Obama. the Radical Son

A shocking article written by a young Barack Obama while he was at Columbia sheds some light on the president's real attitudes toward the United States and our system of "economic injustice."

Andy McCarthy of NRO's The Corner has the story that should have been front page news a year ago:

During the campaign, I wrote a piece called "Why Won't Obama Talk About Columbia? - The years he won't discuss may explain the Ayers tie he keeps lying about." So now, nearly six months into the Obama presidency, the mainstream media has finally done a bit of the candidate background reporting it declined to do during the campaign - other than in Wasilla - and whaddya know?  The New York Times unearthed a 1983 article called, "Breaking the War Mentality," that Columbia student Barack Obama wrote for a campus newspaper. The article shows that Obama dreaded American "militarism" and its "military-industrial interests," while effusing enthusiasm for the dangerously delusional nuclear-freeze movement. 

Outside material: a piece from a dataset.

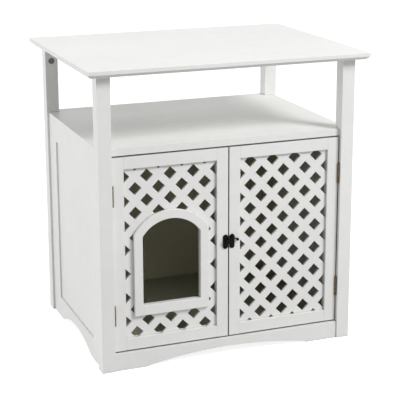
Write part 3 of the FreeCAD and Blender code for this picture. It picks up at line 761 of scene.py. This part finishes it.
@dataclass
class Carcass:
    """Posts, boards and aprons that stand still."""

    posts: tuple[str, ...] = ("post_front_left", "post_front_right", "post_rear_left", "post_rear_right")
    room_boards: tuple[str, ...] = ("shelf", "back_panel", "door_stop")
    # A darker painted shade for the floor of the litter room.
    room_floor_shade: Colour = (0.40, 0.39, 0.30)
    aprons: tuple[str, ...] = ("front_apron", "rear_apron")
    post_radius: float = 0.8 * MM
    board_radius: float = 0.5 * MM
    cam_radius: float = 7.5 * MM
    cam_cross: float = 8.5 * MM
    cam_arm_share: float = 0.3
    cam_cross_depth: float = 5.0 * MM
    cam_edge: float = 0.25 * MM

    def build(self) -> None:
        """Make the posts and boards, and finish the hidden fixings."""
        for post in self.posts:
            # Posts take a weaker painted shade in their gaps than the default.
            Softened(post, SatinPaint(Axis.Z, True, gap_shade_strength=0.6), self.post_radius, 3).build()
        for board in self.room_boards:
            Softened(board, SatinPaint(Axis.X, True), self.board_radius).build()
        # The room's floor board takes the darker painted shade.
        shaded_floor_paint = SatinPaint(Axis.X, True, room_shade=self.room_floor_shade)
        Softened("floor_board", shaded_floor_paint, self.board_radius).build()
        for apron in self.aprons:
            Softened(apron, SatinPaint(Axis.X), self.board_radius).build()
        self._cam_locks()
        keep_solid("cam_bolts", ZincPlate())
        keep_solid("wood_dowels", Beech())

    def _cam_locks(self) -> None:
        """Cut the screwdriver cross into the drums of the cam locks."""
        drums = welded_copy("cam_lock_nuts")
        low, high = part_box("cam_lock_nuts")
        middles = (low.x + self.cam_radius, high.x - self.cam_radius)
        arm = self.cam_arm_share * self.cam_cross
        spin = Matrix.Rotation(math.pi / 4, 4, "Y") @ Matrix.Rotation(math.pi / 2, 4, "X")
        for across in middles:
            for face in (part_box("post_front_left")[1].y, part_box("post_rear_left")[0].y):
                cutter = cross_cutter(self.cam_cross, arm, self.cam_cross_depth)
                cutter.data.transform(Matrix.Translation((across, face, (low.z + high.z) / 2)) @ spin)
                carve(drums, cutter)
        soften(drums, self.cam_edge)
        install(drums, ZincPlate(), "cam_lock_nuts")


@dataclass
class SideFrame:
    """One side: two stiles, two rails and the panel let into them."""

    side: str
    radius: float = 0.35 * MM
    # Strength of the painted shade in the frame's gaps.
    gap_shade_strength: float = 0.25

    def build(self) -> None:
        """Make the frame's members and its panel."""
        upright = SatinPaint(Axis.Z, True, gap_shade_strength=self.gap_shade_strength)
        for row in ("front", "rear"):
            Softened(f"{self.side}_side_stile_{row}", upright, self.radius).build()
        for level in ("top", "bottom"):
            Softened(f"{self.side}_side_rail_{level}", SatinPaint(Axis.Y, True, gap_shade_strength=self.gap_shade_strength),
                     self.radius).build()
        Softened(f"{self.side}_side_panel", upright, self.radius).build()


@dataclass
class Door:
    """One door: its frame and the lattice board let into it."""

    side: str
    radius: float = 0.45 * MM
    lattice_radius: float = 0.3 * MM

    def build(self) -> None:
        """Make the frame's members and the lattice."""
        for which in ("hinge", "meeting"):
            Softened(f"{self.side}_door_{which}_stile", SatinPaint(Axis.Z), self.radius).build()
        for level in ("top", "bottom"):
            Softened(f"{self.side}_door_rail_{level}", SatinPaint(Axis.X), self.radius).build()
        # The lattice takes a weak painted shade in its gaps.
        Softened(f"{self.side}_door_lattice", SatinPaint(Axis.Z, gap_shade_strength=0.35), self.lattice_radius).build()


@dataclass
class EntranceTrim:
    """The arched frame round the cat entrance, rounded along both edges."""

    radius: float = 1.1 * MM

    def build(self) -> None:
        """Make the trim."""
        # The trim takes a weak painted shade in its gaps.
        Softened("entrance_trim", SatinPaint(Axis.Z, gap_shade_strength=0.3), self.radius, 3).build()


@dataclass
class Screw:
    """A screw modelled at the origin: its head faces +Z and its shank runs down to a point. The cross
    in the head is given as shares of the head's width."""

    head: float
    shank: float
    length: float
    head_height: float
    domed: bool = False
    sides: int = 28
    point_share: float = 0.25
    tip_ratio: float = 0.15
    cross_share: float = 0.58
    arm_share: float = 0.15
    edge: float = 0.06 * MM

    def model(self) -> bpy.types.Object:
        """Model the screw once.

        Returns:
            The pattern, to be copied and then removed.
        """
        deselect_all()
        bpy.ops.mesh.primitive_cylinder_add(vertices=self.sides, radius=self.head / 2,
                                            depth=self.head_height, location=(0, 0, -self.head_height / 2))
        screw = bpy.context.object
        settle(screw)
        with editing(screw) as mesh:
            if self.domed:
                pick_faces(mesh, screw, lambda face: face.normal.z > 0.5)
                self._round_over()
            pick_faces(mesh, screw, lambda face: face.normal.z < -0.5)
            if not self.domed:
                self._draw_in(self.shank / self.head)
            bpy.ops.mesh.inset(thickness=0.02 * self.shank)
            if self.domed:
                self._draw_in(self.shank / self.head)
            point = self.point_share * self.length
            self._run_down(self.length - point)
            self._run_down(point)
            self._draw_in(self.tip_ratio)
        cross = cross_cutter(self.cross_share * self.head, self.arm_share * self.head, 1.1 * self.head_height)
        carve(screw, cross)
        soften(screw, self.edge, 1, 50.0)
        return screw

    @staticmethod
    def _draw_in(ratio: float) -> None:
        """Shrink the selected face within its plane.

        Args:
            ratio: Its new width over its old one.
        """
        bpy.ops.transform.resize(value=(ratio, ratio, 1))

    @staticmethod
    def _run_down(length: float) -> None:
        """Extrude the selected face downwards.

        Args:
            length: How far.
        """
        bpy.ops.mesh.extrude_region_move(TRANSFORM_OT_translate={"value": (0, 0, -length)})

    def _round_over(self) -> None:
        """Dome the selected top face: sink it, then draw rings in and up from it."""
        bpy.ops.transform.translate(value=(0, 0, -0.55 * self.head_height))
        for inset, lift in ((0.06, 0.22), (0.09, 0.17), (0.12, 0.11), (0.12, 0.05)):
            bpy.ops.mesh.inset(thickness=inset * self.head)
            bpy.ops.transform.translate(value=(0, 0, lift * self.head_height))


def drive_screws(pattern: bpy.types.Object, node: str, seats: Sequence[Matrix], finish: Finish,
                 first_turn: float, turn_step: float) -> None:
    """Put a copy of a screw in each seat, each with its cross at another angle.

    Args:
        pattern: The modelled screw.
        node: The solid that the screws stand for.
        seats: Where each screw stands.
        finish: Their finish.
        first_turn: The first cross's angle, in radians.
        turn_step: How much further each next cross is turned.
    """
    copies = [copy_of(pattern, node, seat @ Matrix.Rotation(first_turn + turn_step * index, 4, "Z"))
              for index, seat in enumerate(seats)]
    install(merged(f"{node}_driven", copies), finish, node)


@dataclass
class Hinges:
    """The four butt hinges with their screws and pins."""

    levels: tuple[str, ...] = ("upper", "lower")
    screw_spacing: float = 22.5 * MM
    screw_depth: float = -208.5 * MM
    post_face: float = 268.8 * MM
    door_face: float = 268.7 * MM
    first_turn: float = 0.4
    turn_step: float = 1.1
    screw: Screw = field(default_factory=lambda: Screw(4.4 * MM, 2.4 * MM, 12.0 * MM, 1.2 * MM))

    def build(self) -> None:
        """Make leaves, pins and screws."""
        for side in ("left", "right"):
            for level in self.levels:
                for where in ("frame", "door"):
                    Softened(f"{side}_{level}_hinge_{where}_leaf", AgedBrass(), 0.2 * MM).build()
                Softened(f"{side}_{level}_hinge_pin", AgedBrass(), 0.3 * MM, 3).build()
        pattern = self.screw.model()
        rows = {"hinge_screws_posts": [(-self.post_face, -1), (self.post_face, 1)],
                "hinge_screws_left_door": [(-self.door_face, 1)],
                "hinge_screws_right_door": [(self.door_face, -1)]}
        for node, faces in rows.items():
            seats = [seat for across, way in faces for seat in self._seats(across, way)]
            drive_screws(pattern, node, seats, AgedBrass(), self.first_turn, self.turn_step)
        bpy.data.objects.remove(pattern)

    def _seats(self, across: float, way: int) -> list[Matrix]:
        """Where the screws of one row of leaves stand.

        Args:
            across: Where the heads' faces lie across the cabinet.
            way: 1 or -1, the direction in which the screws point.

        Returns:
            One seat for each screw.
        """
        pins = [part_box(f"left_{level}_hinge_pin") for level in self.levels]
        heights = [(low.z + high.z) / 2 + step * self.screw_spacing
                   for low, high in pins for step in (-0.5, 0.5)]
        turn = Matrix.Rotation(-way * math.pi / 2, 4, "Y")
        return [Matrix.Translation((across, self.screw_depth, up)) @ turn for up in heights]


@dataclass
class Latch:
    """The hook latch: two plates, the pivoted lever with its ball, and the stud it drops over."""

    across: float = 7.8 * MM
    face: float = -217.5 * MM
    low: float = 254.0 * MM
    high: float = 279.0 * MM
    first_turn: float = 0.5
    turn_step: float = 0.9
    screw: Screw = field(default_factory=lambda: Screw(3.6 * MM, 2.0 * MM, 9.0 * MM, 0.8 * MM, True))

    def build(self) -> None:
        """Make the plates, the moving lever and the small screws."""
        black = BlackEnamel()
        for node, radius in (("catch_plate", 0.45), ("latch_plate", 0.45), ("catch_stud", 0.35),
                             ("latch_pivot", 0.35), ("latch_lever", 0.3)):
            Softened(node, black, radius * MM, 3).build()
        pattern = self.screw.model()
        spots = {"catch_plate_screws": [(-self.across, self.low), (-self.across, self.high)],
                 "latch_plate_screw": [(self.across, self.low)]}
        turn = Matrix.Rotation(math.pi / 2, 4, "X")
        depth = self.face - self.screw.head_height
        for node, places in spots.items():
            seats = [Matrix.Translation((across, depth, up)) @ turn for across, up in places]
            drive_screws(pattern, node, seats, black, self.first_turn, self.turn_step)
        bpy.data.objects.remove(pattern)


# ---- studio -------------------------------------------------------------------------------

@dataclass(frozen=True)
class Softbox:
    """A square area lamp that looks at the cabinet from far off. A white surface that faces a lamp
    of brightness 1 renders as white."""

    name: str
    toward: tuple[float, float, float]
    brightness: float
    size: float
    distance: float = 5.0
    target: tuple[float, float, float] = (0.0, 0.0, 0.35)

    def build(self) -> None:
        """Hang the lamp."""
        lamp = bpy.data.lights.new(self.name, "AREA")
        lamp.energy = self.brightness * (math.pi * self.distance) ** 2
        lamp.size = self.size
        holder = bpy.data.objects.new(self.name, lamp)
        away = Vector(self.toward).normalized()
        holder.location = Vector(self.target) + self.distance * away
        holder.rotation_euler = (-away).to_track_quat("-Z", "Y").to_euler()
        bpy.context.collection.objects.link(holder)


@dataclass
class Studio:
    """Camera, floor, lamps and surroundings."""

    camera_place: tuple[float, float, float] = (-1.016223, -2.691714, 1.133347)
    yaw: float = 20.965
    pitch: float = 14.263
    roll: float = -0.178
    focal_pixels: float = 1261.371
    image_width: float = 400.0
    drop_pixels: float = 40.0
    sensor: float = 36.0
    far_plane: float = 60.0
    floor_span: float = 60.0
    ambient: float = 0.42
    floor_colour: Colour = (0.42, 0.42, 0.42)
    floor_glow: float = 0.85
    lamps: tuple[Softbox, ...] = (
        Softbox("key", (0.472, -0.604, 0.643), 0.74, 1.5),
        Softbox("left", (-0.981, 0.086, 0.174), 0.46, 2.4),
        Softbox("right", (0.966, 0.0, 0.259), 0.25, 2.4),
        Softbox("rear", (0.0, 0.766, 0.643), 0.10, 2.4),
    )

    def build(self) -> None:
        """Set everything up."""
        self._camera()
        self._floor()
        self._world()
        for lamp in self.lamps:
            lamp.build()
        bpy.context.scene.view_settings.view_transform = "Standard"

    def _camera(self) -> None:
        """Stand the camera where the photograph was taken from."""
        lens = bpy.data.cameras.new("camera")
        lens.sensor_width = self.sensor
        lens.lens = self.focal_pixels / self.image_width * self.sensor
        lens.shift_y = -self.drop_pixels / self.image_width
        lens.clip_end = self.far_plane
        camera = bpy.data.objects.new("camera", lens)
        turn = (Matrix.Rotation(-math.radians(self.yaw), 4, "Z")
                @ Matrix.Rotation(math.pi / 2 - math.radians(self.pitch), 4, "X")
                @ Matrix.Rotation(math.radians(self.roll), 4, "Z"))
        camera.matrix_world = Matrix.Translation(self.camera_place) @ turn
        bpy.context.collection.objects.link(camera)
        bpy.context.scene.camera = camera

    def _floor(self) -> None:
        """Lay a pale floor that shows white to the camera and still takes the shadow."""
        deselect_all()
        bpy.ops.mesh.primitive_plane_add(size=self.floor_span)
        floor = bpy.context.object
        floor.name = "floor"
        graph = Graph("pale_floor")
        grey = graph.node("ShaderNodeBsdfDiffuse", values={"Color": (*self.floor_colour, 1.0)})
        seen = graph.node("ShaderNodeLightPath", output="Is Camera Ray")
        mirrored = graph.node("ShaderNodeLightPath", output="Is Glossy Ray")
        glow = graph.node("ShaderNodeEmission", values={"Strength": self.floor_glow * seen.greater(mirrored)})
        graph.node_output(graph.node("ShaderNodeAddShader", values={0: grey, 1: glow}))
        floor.data.materials.append(graph.material)

    def _world(self) -> None:
        """Surround the set with dim light that the camera and shiny surfaces see as white."""
        world = bpy.data.worlds.new("surroundings")
        world.use_nodes = True
        bpy.context.scene.world = world
        tree = world.node_tree
        path = tree.nodes.new("ShaderNodeLightPath")
        shown = tree.nodes.new("ShaderNodeMath")
        shown.operation = "MAXIMUM"
        for index, ray in enumerate(("Is Camera Ray", "Is Glossy Ray")):
            tree.links.new(path.outputs[ray], shown.inputs[index])
        strength = tree.nodes.new("ShaderNodeMapRange")
        strength.inputs["To Min"].default_value = self.ambient
        strength.inputs["To Max"].default_value = 1.0
        tree.links.new(shown.outputs[0], strength.inputs["Value"])
        background = tree.nodes["Background"]
        background.inputs["Color"].default_value = (1.0, 1.0, 1.0, 1.0)
        tree.links.new(strength.outputs[0], background.inputs["Strength"])


def main() -> None:
    """Build the cabinet piece by piece, then the studio."""
    logging.basicConfig(level=logging.INFO, format="%(name)s: %(message)s")
    Tabletop().build()
    Carcass().build()
    for side in ("left", "right"):
        SideFrame(side).build()
        Door(side).build()
    EntranceTrim().build()
    Hinges().build()
    Latch().build()
    Studio().build()


if __name__ == "__main__":
    main()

Moreover, while indicating a preference for the political wisdom of reggae singer Peter Tosh over Ronald Reagan or Scoop Jackson, Obama bewailed the "narrow focus" of anti-militarism activists, worrying that they were targeting the "symptoms" rather than the real "disease," namely, America's underlying economic and political injustice.

Some of the things Obama wrote in this March 10, 1983 article or so out of the mainstream of even today's far left Democratic party that it is clear we have a radical leftist on his way to Moscow to negotiate our nuclear arsenal while threatening to bypass the senate altogether in order to make it stick.

Here is the president of the United States as a student at Columbia:

Generally, the narrow focus of the [Nuclear] Freeze movement as well as academic discussions of first versus second strike capabilities, suit the military-industrial interests, as they continue adding to their billion dollar erector sets.  When Peter Tosh sings that "everybody's asking for peace, but nobody's asking for justice," one is forced to wonder whether disarmament or arms control issues, severed from economic and political issues, might be another instance of focusing on the symptoms of a problem instead of the disease itself.

And that "disease" is American "militarism" and "economic injustice." Here's our president writing what McCarthy aptly calls "leftist gobbldygook:"

Indeed, the most pervasive malady of the collegiate system specifically, and the American experience generally, is that elaborate patterns of knowledge and theory have been disembodied from individual choices and government policy. What the members of ARA and SAM try to do is infuse what they have learned about the current situation, bring the words of that formidable roster on the face of Butler Library, names like Thoreau, Jefferson, and Whitman, to bear on the twisted logic of which we are today a part. By adding their energy and effort in order to enhance the possibility of a decent world, they may help deprive us of a spectacular experience - that of war; But then, there are some things we shouldn't have to live through in order to want to avoid the experience.

Is it possible that Obama moderated his views over the years and is now just a good old fashioned Democrat rather than a far left radical loon who quotes a reggae singer to make his case against the military?

I will allow that as we get older, we are not quite as sure of ourselves as we were in our youth. But I think Obama's policies bear out the idea that he despises capitalism, is distrustful of our military, and still harbors extraordinarily naive views of how the world works and America's role in it.

Absolutely remarkable that this article is just emerging now. If anything proved that the press failed to do its traditional job of vetting candidates for the presidency it is the discovery of this article which no doubt will be suppressed to some extent. Not so much to protect Obama but to hide the fact that journalists failed to do their job before the election.